### [To be done]
Reproduce exactly the lines below from the one containing "at each end" through the one containing "depsgraph = bpy.context.evaluated_depsgraph_get()", including both, and nothing else.

##########

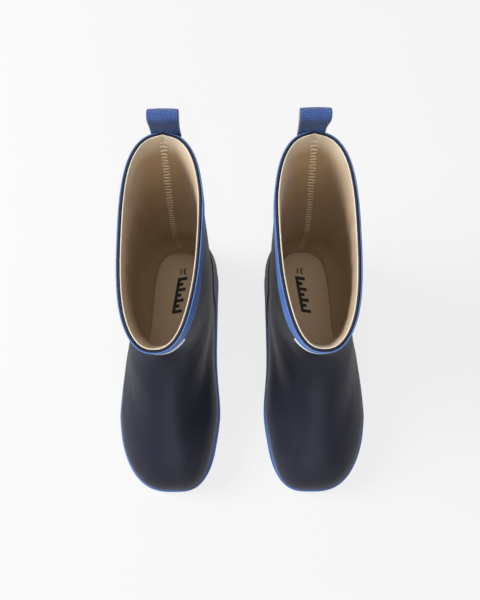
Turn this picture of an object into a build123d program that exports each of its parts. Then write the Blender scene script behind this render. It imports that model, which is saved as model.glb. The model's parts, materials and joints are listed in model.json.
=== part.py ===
from build123d import *
import math
import os

# A pair of pull-on rubber boots, standing side by side. The left boot (+X) is
# modelled and the right boot is its mirror image. Toes point to -Y, +Z is up.
# All sizes are in millimetres.

# ---------------------------------------------------------------- driving sizes
sole_length = 217.0
ball_width = 88.0          # outsole, across the ball
heel_width = 63.5          # outsole, across the heel
boot_height = 218.0        # ground to collar, without the loop
pair_gap = 36.0            # between the two soles
collar_length = 129.8      # outside of the upper at the collar, front to back
collar_width = 48.0        # outside of the upper at the collar, side to side
collar_overhang = 8.5      # how far the collar's back passes the sole's heel
collar_medial_inset = 2.6  # collar's medial side, from the sole's medial line
throat_height = 121.0      # where the front of the foot becomes the shaft
throat_reach = 105.9       # toe of the sole to the front of the ankle
rim_height = 14.0          # lowest full section of the upper
ankle_width = 60.0

upper_wall = 2.4
lining_wall = 1.3
stiffener_wall = 0.9
glue_gap = 0.1             # between bonded layers
sole_seat_gap = 0.45       # between the upper's wall and what is cemented to its foot
loose_gap = 0.35           # between pieces that move apart

sole_ledge = 2.5           # sole rim outside the upper
outsole_heel = 10.5        # height of the sole's upper face at the heel
outsole_ball = 7.5         # and at the ball
toe_spring = 4.5           # rise of the sole under the toe tip
heel_length = 66.0         # heel block of the outsole
forefoot_length = 112.0    # outsole's tread from the toe back
arch_lift = 3.5            # rise of the outsole's waist
tread_depth = 2.5
tread_groove = 3.6
tread_pitch = 11.0
tread_margin = 5.0         # plain edge round the tread
filler_depth = 2.4
board_thickness = 1.5
foam_thickness = 3.6
cover_thickness = 0.8
insole_margin = 3.4        # between insole and lining
insole_heel_half = 105.0   # heel of the sole to the line where the insole bends

foxing_height = 7.0
foxing_wall = 1.5
band_height = 14.0
band_wall = 1.1
counter_height = 88.0      # ground to the heel counter's top edge
counter_reach = 88.0       # heel counter, from the heel forwards
overlay_wall = 0.9
back_strip_width = 16.0
patch_width = 31.0
patch_height = 11.0
patch_wall = 0.6
patch_drop = 4.0           # from band to patch
puff_length = 46.0
stiffener_height = 72.0    # ground to the heel stiffener's top edge
stiffener_reach = 58.0
seam_width = 4.4
seam_wall = 0.5

loop_width = 18.0
loop_wall = 1.3
loop_height = 18.5         # hinge line to the top of the fold
loop_gap = 6.0             # between the legs under the fold
loop_set_back = 1.8        # fold behind the hinge line
loop_tail_length = 11.0

# ------------------------------------------------------------- derived places
# the origin is under the middle of the pair's box, so the y of toe and heel follow
# from how far the loop reaches behind the heel
loop_base = loop_wall * 0.62           # radius of the loop's rounded lower edge
fold_radius = loop_gap / 2 + loop_wall
rear_reach = collar_overhang - loop_wall / 2 + loop_set_back + fold_radius
toe_y = -(sole_length + rear_reach) / 2
heel_y = toe_y + sole_length
medial_x = pair_gap / 2
throat_y = toe_y + throat_reach
collar_back = heel_y + collar_overhang
collar_front = collar_back - collar_length
collar_medial = medial_x + collar_medial_inset
collar_lateral = collar_medial + collar_width
collar_centre = (collar_medial + collar_lateral) / 2 - 2.8
upper_toe = toe_y + sole_ledge
upper_heel = heel_y - sole_ledge
ball_medial = medial_x + sole_ledge
ball_lateral = medial_x + ball_width - sole_ledge
heel_medial = medial_x + 3.2 + sole_ledge
heel_lateral = heel_medial + heel_width - 2 * sole_ledge
shaft_rise = boot_height - throat_height
flex_y = heel_y - insole_heel_half
band_bottom = boot_height - band_height


def smooth_curve(*points):
    """A monotone cubic through (position, value) points, as a function."""
    at = [p[0] for p in points]
    value = [p[1] for p in points]
    rise = [(value[i + 1] - value[i]) / (at[i + 1] - at[i]) for i in range(len(at) - 1)]
    slope = [rise[0]]
    for before, after in zip(rise, rise[1:]):
        slope.append(0 if before * after <= 0 else 2 * before * after / (before + after))
    slope.append(rise[-1])

    def curve(x):
        x = min(max(x, at[0]), at[-1])
        i = max(k for k in range(len(at) - 1) if at[k] <= x)
        step = at[i + 1] - at[i]
        s = (x - at[i]) / step
        return (
            value[i] * (1 + 2 * s) * (1 - s) ** 2
            + value[i + 1] * s * s * (3 - 2 * s)
            + step * s * (1 - s) * (slope[i] * (1 - s) - slope[i + 1] * s)
        )

    return curve


# ------------------------------------------- the upper's lines, by height
back_line = smooth_curve(
    (rim_height, upper_heel),
    (rim_height + 18, upper_heel + 1.2),
    (rim_height + 41, upper_heel - 1.0),
    (throat_height - 39, upper_heel - 4.3),
    (throat_height - 16, upper_heel - 3.3),
    (throat_height + shaft_rise * 0.3, upper_heel + 2.7),
    (throat_height + shaft_rise * 0.66, upper_heel + 7.5),
    (boot_height, collar_back),
)

# the vamp: (share of the way from toe to throat, share of the height)
vamp_shape = (
    (0, 0), (0.006, 0.10), (0.038, 0.19), (0.120, 0.28), (0.228, 0.36), (0.368, 0.43),
    (0.528, 0.515), (0.679, 0.60), (0.815, 0.68), (0.912, 0.77), (0.978, 0.87), (1, 1),
)
front_line = smooth_curve(
    *(
        (
            rim_height + rise * (throat_height - rim_height),
            upper_toe + run * (throat_y - upper_toe),
        )
        for run, rise in vamp_shape
    ),
    (throat_height + shaft_rise * 0.25, throat_y + (collar_front - throat_y) * 0.17),
    (throat_height + shaft_rise * 0.61, throat_y + (collar_front - throat_y) * 0.58),
    (boot_height, collar_front),
)

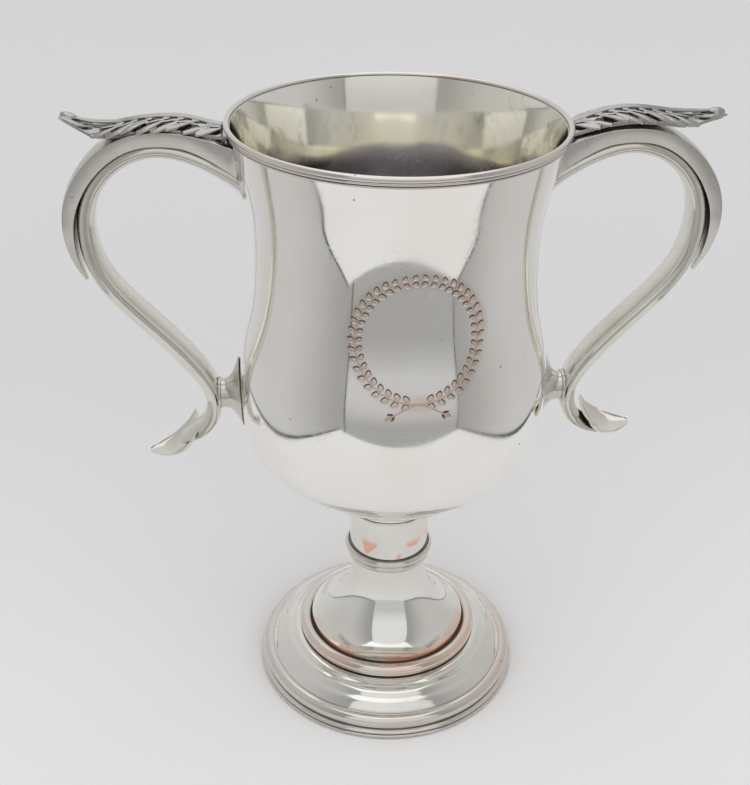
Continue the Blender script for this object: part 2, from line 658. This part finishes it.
def lip_ring(half, dip, thick):
    """Spoon section of the lip: middle lower by dip, its two edges turned up a little."""
    t = np.linspace(-1, 1, 29)
    top = dip * (1 - t**2) - 0.3 * ease(np.abs(t), 0.84, 1.0)
    upper = [(half * a, q) for a, q in zip(t, top)]
    lower = [(half * a, q + thick * (1 - 0.4 * abs(a) ** 3)) for a, q in zip(t[::-1], top[::-1])]
    return upper + lower


def one_side(name, side, verts, faces, mat, slot):
    """A handle piece drawn on the left, put on its side, standing for the CAD node of that name and side."""
    verts = verts if side == "left" else mirrored(verts)
    new_piece(f"{name}_{side}", verts, faces, [mat], [f"{name}_{side}"], slot)


def both(name, verts, faces, mat, slot):
    for side in ("left", "right"):
        one_side(name, side, verts, faces, mat, slot)


def trim_to_bowl(verts, gap=0.02):
    """Pushes points that would sit inside the bowl out to its wall."""
    out = []
    for x, y, z in verts:
        wall = bowl_r(z) + gap
        if math.hypot(x, y) < wall and z < LIP_Z + 3:
            x *= math.sqrt(max(wall**2 - y**2, 1e-6)) / abs(x)
        out.append((x, y, z))
    return out


def make_back():
    """Outer C-shaped back; its stations are (u, width, depth, crown)."""
    rings = sweep(OUTER_BACK, [
        (0.00, 13.2, 8.0, 0.6), (0.10, 12.6, 6.0, 0.6), (0.22, 12.2, 4.6, 0.6), (0.36, 12.2, 4.4, 0.6),
        (0.50, 12.4, 4.5, 0.6), (0.64, 12.2, 4.3, 0.6), (0.78, 11.0, 3.2, 0.5), (0.90, 7.6, 1.9, 0.4),
        (1.00, 1.6, 0.8, 0.1)], channel_ring)
    verts, faces = skin(rings)
    both("scroll_back", trim_to_bowl(verts), faces, M_BACK, "handle_plate")


def make_bar():
    """Inner S-shaped bar; its stations are (u, width, depth)."""
    rings = sweep(BAR_MID, [
        (0.00, 10.6, 7.0), (0.05, 10.2, 5.4), (0.12, 10.0, 4.8), (0.20, 10.0, 4.8), (0.28, 10.1, 4.9),
        (0.36, 10.2, 5.2), (0.43, 10.3, 5.6), (0.50, 10.4, 5.9), (0.57, 10.4, 6.1), (0.64, 10.4, 6.2),
        (0.71, 10.2, 6.3), (0.78, 10.2, 6.3), (0.83, 10.2, 5.7), (0.88, 10.4, 5.2), (0.92, 11.0, 4.8),
        (0.96, 11.4, 3.4), (1.00, 8.0, 1.6)], bar_ring, 220)
    verts, faces = skin(rings)
    both("scroll_bar", trim_to_bowl(verts), faces, M_HANDLE, "handle_plate")


def make_lip():
    """Lily lip at the end of each bar, square across its root and rounded at the tip."""
    # (u, half width, dip, thickness)
    stations = [
        (0.00, 8.8, 0.7, 0.9), (0.10, 9.3, 0.9, 0.9), (0.30, 9.0, 1.2, 0.85), (0.50, 7.5, 1.2, 0.85),
        (0.70, 5.5, 0.9, 0.8), (0.86, 3.4, 0.5, 0.7), (0.96, 1.8, 0.25, 0.6), (1.00, 0.7, 0.1, 0.45)]
    for side, path in (("left", LEFT_LIP), ("right", RIGHT_LIP)):
        verts, faces = skin(sweep(path, stations, lip_ring, 60))
        one_side("scroll_lip", side, verts, faces, M_HANDLE, "handle_plate")


PLATE_HALF_H, PLATE_HALF_W, POST_R = 13.0, 6.4, 4.7
PLATE_SPANS, POST_TURNS = 96, 72


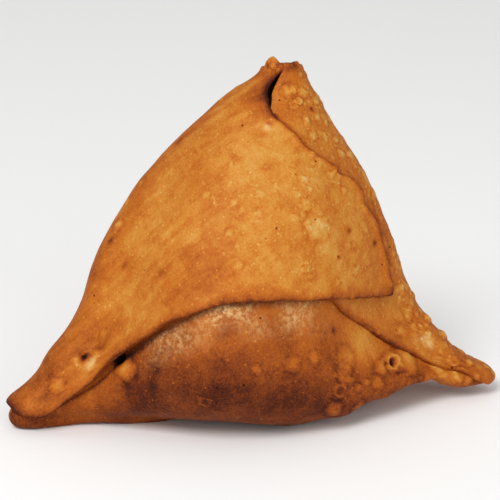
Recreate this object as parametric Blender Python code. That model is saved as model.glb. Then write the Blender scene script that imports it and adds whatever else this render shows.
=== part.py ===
"""A fried samosa, standing on its belly as it is served.

The pastry is a cone of dough wrapped round a filling. It has four ribs: a left and a right corner, which
run out into pinched tips, a swollen front belly and a rounded back. Rings drawn through the ribs make the
filled body. Two layers of dough lie on the body: the side fold, which covers the right cheek, and over it
the front flap, the outer end of the wrap. Above the filling they stand open round the apex as two horns.
It is all one piece of dough, so the layers are joined to the body.

Frame: metres, +Z up, the front faces -Y and the left tip points to -X. The origin is at the height of the
flat spot that the pastry rests on, below the middle of its bounding box.
"""

import math

import bmesh
import bpy
from mathutils import Matrix, Vector

MM = 0.001

# ------------------------------------------------------------------------------ driving dimensions, in mm
# Each rib climbs from the edge of the flat spot, level 0, to the open apex, level 9.
LEFT_RIB = (
    (-42.0, -15.0, 0.0),
    (-49.0, -17.0, 1.0),
    (-49.2, -16.8, 4.4),
    (-42.0, -14.4, 12.0),
    (-35.4, -10.6, 22.5),
    (-30.2, -6.0, 36.0),
    (-20.2, 0.0, 51.5),
    (-7.2, 3.5, 63.5),
    (1.6, 4.8, 70.3),
    (4.6, 5.4, 74.6),
)
FRONT_RIB = (
    (10.0, -12.5, 0.0),
    (8.0, -19.4, 1.4),
    (4.0, -26.4, 5.8),
    (0.0, -30.4, 13.5),
    (-2.0, -29.2, 24.0),
    (-1.5, -24.6, 36.0),
    (0.5, -15.2, 51.0),
    (3.8, -4.8, 63.5),
    (6.6, 1.2, 70.3),
    (8.0, 2.6, 74.2),
)
RIGHT_RIB = (
    (28.0, -4.0, 0.0),
    (42.0, 3.4, 2.8),
    (53.4, 5.2, 3.5),
    (44.6, 4.6, 9.6),
    (35.6, 5.0, 21.5),
    (30.6, 5.5, 35.5),
    (23.4, 6.0, 51.0),
    (15.8, 6.0, 63.5),
    (12.2, 6.0, 70.3),
    (11.0, 6.2, 74.0),
)
BACK_RIB = (
    (-4.0, 21.0, 0.0),
    (-4.0, 26.5, 2.4),
    (-4.0, 28.4, 8.0),
    (-3.5, 27.8, 15.0),
    (-3.0, 25.6, 24.5),
    (-1.5, 21.8, 36.5),
    (1.0, 16.4, 51.5),
    (4.0, 11.8, 63.5),
    (7.2, 10.2, 70.3),
    (8.2, 9.8, 74.2),
)
RIBS = (LEFT_RIB, FRONT_RIB, RIGHT_RIB, BACK_RIB)
APEX_LEVEL = 7.6  # the filled body is closed here, below the open horns

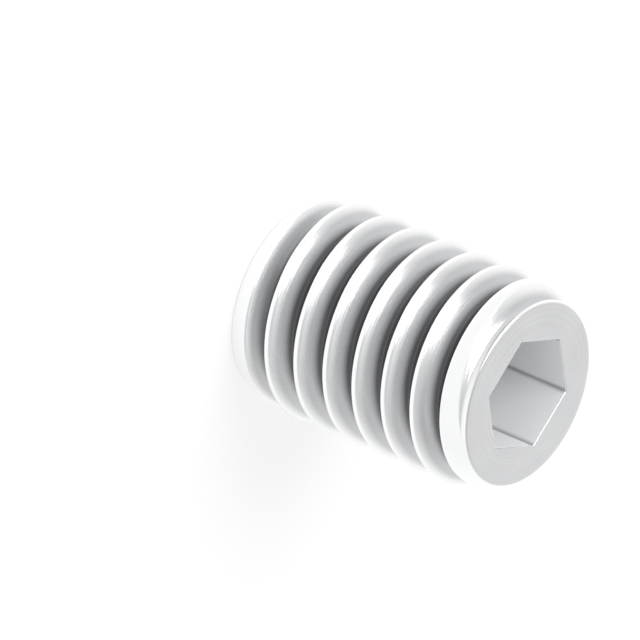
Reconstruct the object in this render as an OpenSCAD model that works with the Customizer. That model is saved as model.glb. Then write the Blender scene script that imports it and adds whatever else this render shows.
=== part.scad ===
// Socket set screw with a flat point: a threaded rod with no head.
// It stands on its flat point, with its axis on Z and its hexagon socket facing up.

/* [Thread] */
// Outside diameter, over the crests of the thread
thread_d = 6; // [5:0.1:8]
// Distance along the axis from one turn of the thread to the next
pitch = 1; // [0.7:0.05:1.1]
// Angle between the two flanks of the groove
flank_angle = 60; // [55:1:65]
// Direction in which the middle of the groove crosses the plane of the flat point
thread_start = -20; // [-180:1:180]
// Length over which the groove climbs out at the point, so that the flat face stays round
point_runout_l = 0.5; // [0.4:0.05:1]
// Length over which the groove climbs out at the socket end
socket_runout_l = 0.3; // [0.25:0.05:1]

/* [Body] */
// Length from the flat point to the socket end
screw_l = 8; // [7:0.5:16]
// Diameter of the flat face at the point
point_d = 5.4; // [4.4:0.1:5.6]
// Length of the taper that leads from the point up to the full diameter
point_taper_l = 1; // [0.4:0.1:1.5]
// Diameter of the flat face round the socket
socket_end_d = 5.15; // [4.6:0.05:5.6]
// Length of the taper that leads from the socket end down to the full diameter
socket_taper_l = 1.1; // [0.4:0.1:1.5]

/* [Hexagon socket] */
// Width across the flats of the socket
socket_af = 3; // [2.5:0.1:3.2]
// Depth of the flats, from the end face
socket_depth = 3.5; // [2:0.1:4]
// Angle of the cone at the bottom of the socket
socket_tip_angle = 120; // [100:2:140]

/* [Hidden] */

steel = [0.86, 0.87, 0.88];

// Steps in one turn of the groove, and the steps that round its bottom
turn_steps = 60;
root_steps = 2;
// Sides of what is turned on the lathe
round_steps = 180;

// The groove has the section of a standard metric thread: a sharp V whose height
// follows from the pitch, cut off at the crest and rounded at the bottom.
v_height = pitch / (2 * tan(flank_angle / 2));
crest_cut = v_height / 8;
root_r = v_height / 6;
v_tip_r = thread_d / 2 + crest_cut - v_height;
groove_bottom_r = v_tip_r + root_r / sin(flank_angle / 2) - root_r;

// The tool is a little taller than the groove, but its turns stay apart
tool_top = crest_cut / 2;
// Metal left between the end of the groove and the rim of each end face
runout_clear = 0.05;
// Turns that the tool makes beyond each end face
spare_turns = 0.75;

// How far the bottom of the groove climbs between the full thread and an end face
function climb(face_d) = max(0, face_d / 2 + runout_clear - groove_bottom_r);

// How far the tool has backed out at a height on the axis
function tool_lift(z) =
    z < point_runout_l ? climb(point_d) * (1 - z / point_runout_l) :
    z > screw_l - socket_runout_l ? climb(socket_end_d) * (1 - (screw_l - z) / socket_runout_l) :
    0;

// Half the width of the V at a distance from the axis
function v_half_w(r) = (r - v_tip_r) * tan(flank_angle / 2);

// The section of the tool, as [distance from the axis, offset along the axis]:
// the rounded bottom, then the two corners outside the thread
root_arc = 90 - flank_angle / 2;
root_centre_r = groove_bottom_r + root_r;
tool_top_r = thread_d / 2 + tool_top;
tool_section = concat(
    [for (k = [0:root_steps])
        let (a = root_arc * (2 * k / root_steps - 1))
        [root_centre_r - root_r * cos(a), root_r * sin(a)]],
    [[tool_top_r, v_half_w(tool_top_r)],
     [tool_top_r, -v_half_w(tool_top_r)]]);

// The section set up at one angle of the helix
function section_at(a) =
    let (z = pitch * (a - thread_start) / 360, lift = tool_lift(z))
    [for (p = tool_section)
        [(p[0] + lift) * cos(a), (p[0] + lift) * sin(a), z + p[1]]];

// The groove, as the space swept by the tool along its helix
module thread_groove() {
    corners = len(tool_section);
    first = thread_start - 360 * spare_turns;
    turns = screw_l / pitch + 2 * spare_turns;
    stations = ceil(turns * turn_steps);
    points = [for (i = [0:stations]) each section_at(first + 360 * i / turn_steps)];
    sides = [for (i = [0:stations - 1], k = [0:corners - 1])
        let (a = i * corners + k, b = i * corners + (k + 1) % corners)
        each [[a, a + corners, b], [b, a + corners, b + corners]]];
    start_cap = [for (k = [0:corners - 1]) k];
    end_cap = [for (k = [corners - 1:-1:0]) stations * corners + k];
    polyhedron(points, concat([start_cap], sides, [end_cap]), convexity = 20);
}

// The turned blank: a rod with a flat face and a taper at each end
module blank() {
    rotate_extrude($fn = round_steps)
        polygon([
            [0, 0],
            [point_d / 2, 0],
            [thread_d / 2, point_taper_l],
            [thread_d / 2, screw_l - socket_taper_l],
            [socket_end_d / 2, screw_l],
            [0, screw_l]]);
}

// The hollow for the key: a hexagon that ends in a cone
module hexagon_socket() {
    above_mouth = 1;
    tip_l = socket_af / 2 / tan(socket_tip_angle / 2);
    translate([0, 0, screw_l - socket_depth])
        cylinder(h = socket_depth + above_mouth, r = socket_af / sqrt(3), $fn = 6);
    translate([0, 0, screw_l - socket_depth - tip_l])
        cylinder(h = tip_l, r1 = 0, r2 = socket_af / 2, $fn = round_steps);
}

module set_screw() {
    color(steel)
        difference() {
            blank();
            thread_groove();
            hexagon_socket();
        }
}

set_screw();
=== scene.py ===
"""Looks for the socket set screw: the threaded piece and its steel, a pale floor, soft light and a camera."""

import math

import bmesh
import bpy
from bpy.props import FloatProperty, FloatVectorProperty, IntProperty, PointerProperty
from bpy.types import Operator, Panel, PropertyGroup
from mathutils import Matrix, Vector


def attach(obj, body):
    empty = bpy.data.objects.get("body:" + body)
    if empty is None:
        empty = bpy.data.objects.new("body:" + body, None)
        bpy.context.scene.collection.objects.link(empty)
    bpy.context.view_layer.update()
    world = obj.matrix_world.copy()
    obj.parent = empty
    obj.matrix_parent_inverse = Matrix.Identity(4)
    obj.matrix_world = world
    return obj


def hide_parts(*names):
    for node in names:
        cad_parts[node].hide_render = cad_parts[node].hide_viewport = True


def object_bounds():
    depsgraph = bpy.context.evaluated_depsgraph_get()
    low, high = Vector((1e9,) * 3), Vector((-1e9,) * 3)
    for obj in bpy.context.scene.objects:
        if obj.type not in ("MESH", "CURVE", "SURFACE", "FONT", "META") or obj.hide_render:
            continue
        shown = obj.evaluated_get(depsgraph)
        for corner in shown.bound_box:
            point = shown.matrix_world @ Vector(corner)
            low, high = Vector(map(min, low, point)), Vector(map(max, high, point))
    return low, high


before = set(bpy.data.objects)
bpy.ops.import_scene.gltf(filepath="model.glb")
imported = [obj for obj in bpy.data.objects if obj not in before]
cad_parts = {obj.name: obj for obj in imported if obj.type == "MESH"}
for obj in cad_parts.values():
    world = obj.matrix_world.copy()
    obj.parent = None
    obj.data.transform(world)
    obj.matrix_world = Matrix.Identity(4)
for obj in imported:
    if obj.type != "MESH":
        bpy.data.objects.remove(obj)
CAD_LOW, CAD_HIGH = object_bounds()

bl_info = {
    "name": "Socket set screw",
    "version": (1, 0, 0),
    "blender": (4, 5, 0),
    "location": "3D View > Sidebar > Set screw",
    "description": "Builds a socket set screw with its steel, and a small studio round it",
    "category": "Add Mesh",
}

MM = 0.001
NODE = "set_screw"
BODY = "root"

# Rows of the thread's profile, from the bottom of the groove out to the crest's
# corner and then to the middle of the land, each as a share of its own stretch
GROOVE_ROWS = (0, 0.1, 0.2, 0.29, 0.42, 0.56, 0.7, 0.82, 0.91, 0.96, 1)
LAND_ROWS = (0.25, 0.6, 1)
HALF_ROWS = len(GROOVE_ROWS) + len(LAND_ROWS)
# Halvings of the pitch when looking for the crease between a flank and the land
CREASE_HALVINGS = 30

# Rings next to an edge of an end face, which keep its shading flat, as shares of that edge's size
INSIDE_RIM = 0.99
OUTSIDE_MOUTH = 1.01
# Rings of the flat point, as shares of the radius inside its rim
POINT_RINGS = (INSIDE_RIM, 0.7, 0.4, 0.1)
# Rings of the socket's walls, as shares of its depth
WALL_RINGS = (0.02, 0.35, 0.7, 1)
# The top of the cone, as a share of the socket's half width, so that it stays clear of the flats
CONE_SHARE = 0.985
# Rings of the cone, as shares of its radius, and the small one that is drawn together to the tip
CONE_RINGS = (1, 0.6, 0.2)
TIP_RING = 0.05

# Points this close together are one
WELD = 0.0005 * MM
# Edges that turn by more than this stay sharp
SHARP_TURN = math.radians(35)

THREAD_STEEL, FACE_STEEL, SOCKET_STEEL = range(3)

# The attribute that holds how deep each point of the thread lies below the rod's surface
DEPTH = "groove_depth"

# Lumps of noise to a millimetre, along the three directions that each kind of mark follows
CLOUD_SCALES = (0.6, 0.6, 0.6)
THREAD_LINE_SCALES = (0.5, 0.5, 45)
FACE_RING_SCALES = (0.2, 0.2, 17)
BROACH_MARK_SCALES = (14, 14, 0.5)

# How far the clouds move the edge of the painted shade, in millimetres
SHADE_WANDER = 0.05
# How fast the painted shade in the groove thins out up the flank
SHADE_FADE = 2.5
# Depths below the crests, in millimetres, at which the wear and the painted highlight end and above which
# they are full
WEAR_AND_HIGHLIGHT_END = 0.26
WEAR_AND_HIGHLIGHT_FULL = 0.04
# How much each thing adds to the roughness of the steel
CLOUD_ROUGHNESS = 0.1
PAINTED_SHADE_ROUGHNESS = 0.2
WEAR_ROUGHNESS = -0.06
SOCKET_ROUGHNESS = 0.28
# The walls of the socket scatter light more than they mirror it
SOCKET_METALLIC = 0.15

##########

### [Finished answer]
// The turned blank: a rod with a flat face and a taper at each end
module blank() {
    rotate_extrude($fn = round_steps)
        polygon([
            [0, 0],
            [point_d / 2, 0],
            [thread_d / 2, point_taper_l],
            [thread_d / 2, screw_l - socket_taper_l],
            [socket_end_d / 2, screw_l],
            [0, screw_l]]);
}

// The hollow for the key: a hexagon that ends in a cone
module hexagon_socket() {
    above_mouth = 1;
    tip_l = socket_af / 2 / tan(socket_tip_angle / 2);
    translate([0, 0, screw_l - socket_depth])
        cylinder(h = socket_depth + above_mouth, r = socket_af / sqrt(3), $fn = 6);
    translate([0, 0, screw_l - socket_depth - tip_l])
        cylinder(h = tip_l, r1 = 0, r2 = socket_af / 2, $fn = round_steps);
}

module set_screw() {
    color(steel)
        difference() {
            blank();
            thread_groove();
            hexagon_socket();
        }
}

set_screw();
=== scene.py ===
"""Looks for the socket set screw: the threaded piece and its steel, a pale floor, soft light and a camera."""

import math

import bmesh
import bpy
from bpy.props import FloatProperty, FloatVectorProperty, IntProperty, PointerProperty
from bpy.types import Operator, Panel, PropertyGroup
from mathutils import Matrix, Vector


def attach(obj, body):
    empty = bpy.data.objects.get("body:" + body)
    if empty is None:
        empty = bpy.data.objects.new("body:" + body, None)
        bpy.context.scene.collection.objects.link(empty)
    bpy.context.view_layer.update()
    world = obj.matrix_world.copy()
    obj.parent = empty
    obj.matrix_parent_inverse = Matrix.Identity(4)
    obj.matrix_world = world
    return obj


def hide_parts(*names):
    for node in names:
        cad_parts[node].hide_render = cad_parts[node].hide_viewport = True


def object_bounds():
    depsgraph = bpy.context.evaluated_depsgraph_get()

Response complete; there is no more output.